## [Exercise task]
Extract all lines from the data beneath that include the word "Blender".

## [Records shown]
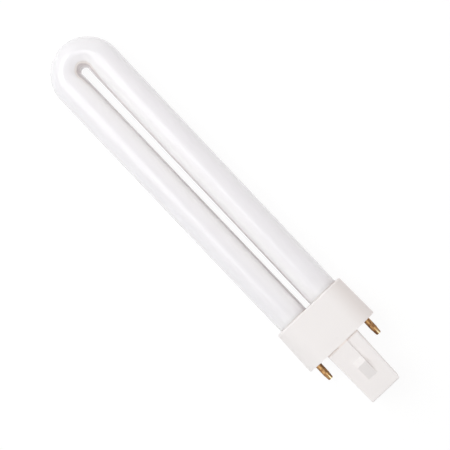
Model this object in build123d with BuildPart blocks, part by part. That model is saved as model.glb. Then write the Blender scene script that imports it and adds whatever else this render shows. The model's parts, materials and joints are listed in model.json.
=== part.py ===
# A single-U ultraviolet tube lamp on a two-pin plug-in base, in millimetres.
# X runs along the lamp: the glass points to -X, the pins and the starter post to +X.
# Y runs from pin to pin. Z is the thin way, and +Z is the side that faces up as it lies.
# The origin is midway between the pins, on the face that seats in the lampholder.
import os
from math import atan, degrees, pi

from build123d import *

os.makedirs("parts", exist_ok=True)

# Glass tube, one length of 12 mm tube bent into a U
limb_diameter = 12.0
limb_spacing_at_base = 14.0
limb_spacing_at_bend = 14.85
glass_length = 127.0
crown_thickness = 10.85
limb_depth_in_base = 4.6
seal_shoulder_length = 2.2
press_seal_length = 3.3
press_seal_width = 9.6
press_seal_thickness = 3.0
exhaust_tip_diameter = 2.4
exhaust_tip_length = 3.0
exhaust_tip_taper = 12.0

# Collar of the base, an oval shell with draft towards the glass
collar_height = 17.0
collar_draft = 0.8
collar_wall = 1.3
collar_crown_wall = 2.0
collar_edge_radius = 0.7
collar_step = 0.4
socket_clearance = 0.35
socket_wall = 0.6
socket_depth = 5.1
cement_recess = 0.3
staking_mark_diameter = 0.5
staking_mark_depth = 0.25
staking_mark_height = 2.5

# Base plate and hollow starter post, one moulding
plate_thickness = 1.8
plate_clearance = 0.05
skirt_height = 3.2
skirt_wall = 0.8
post_length = 22.1
post_width = 13.6
post_thickness = 15.6
post_setback = 0.8
post_draft = 0.9
post_wall = 1.2
post_end_wall = 1.3
post_corner_radius = 0.6
post_end_radius = 0.5

# Latch rib, the same on both broad faces of the post
rib_width = 3.8
rib_rise_start = 7.5
rib_peak = 9.7
rib_fall_end = 15.4
rib_peak_height = 1.2

# Contact pins, hollow and crimped on their lead wires
pin_spacing = 23.0
pin_diameter = 2.35
pin_length = 6.7
pin_bore = 1.0
pin_shank_diameter = 2.7
pin_root_height = 0.2
pin_flange_diameter = 3.0
pin_flange_thickness = 0.6
pin_flange_clearance = 0.05
pin_taper_start = 4.3
pin_tip_diameter = 1.95
pin_tip_chamfer = 0.25
crimp_start = 4.5
crimp_end = 6.1
crimp_flutes = 4
crimp_flute_radius = 0.4
crimp_flute_depth = 0.34

# Lead wires and the sleeves that join them
lead_diameter = 0.5
lead_offset = 2.4
lead_bend = 1.0
lead_run_out_of_glass = 1.4
lead_run_into_pin = 1.2
lead_run_past_crimp = 0.4
lead_run_out_of_starter = 0.8
lead_run_out_of_capacitor = 1.4
lead_run_into_sleeve = 0.6
sleeve_diameter = 1.6
sleeve_length = 2.4
sleeve_grip = 1.1
sleeve_lead_pitch = 0.7
sleeve_place = -1.8

# Glow starter in the post
starter_diameter = 7.2
starter_wall_clearance = 0.3
starter_end_clearance = 1.2
starter_dome_height = 2.2
starter_glass_wall = 0.5
starter_seal_start = 2.4
starter_seal_width = 5.0
starter_seal_thickness = 2.0
starter_neck_end = 4.6
starter_body_start = 6.6
starter_lead_spacing = 2.6
starter_lead_setback = 4.5
electrode_setback = 2.4
bimetal_thickness = 0.25
bimetal_width = 1.6
bimetal_rise = 2.5
bimetal_bend = 1.0
bimetal_return = 3.0

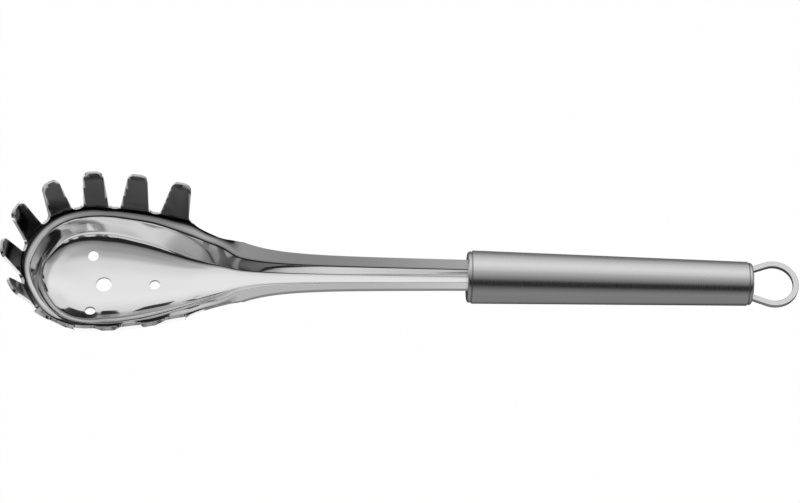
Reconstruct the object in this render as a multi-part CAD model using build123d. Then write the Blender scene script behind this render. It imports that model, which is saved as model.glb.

## [Output of the exercise]
Model this object in build123d with BuildPart blocks, part by part. That model is saved as model.glb. Then write the Blender scene script that imports it and adds whatever else this render shows. The model's parts, materials and joints are listed in model.json.
Reconstruct the object in this render as a multi-part CAD model using build123d. Then write the Blender scene script behind this render. It imports that model, which is saved as model.glb.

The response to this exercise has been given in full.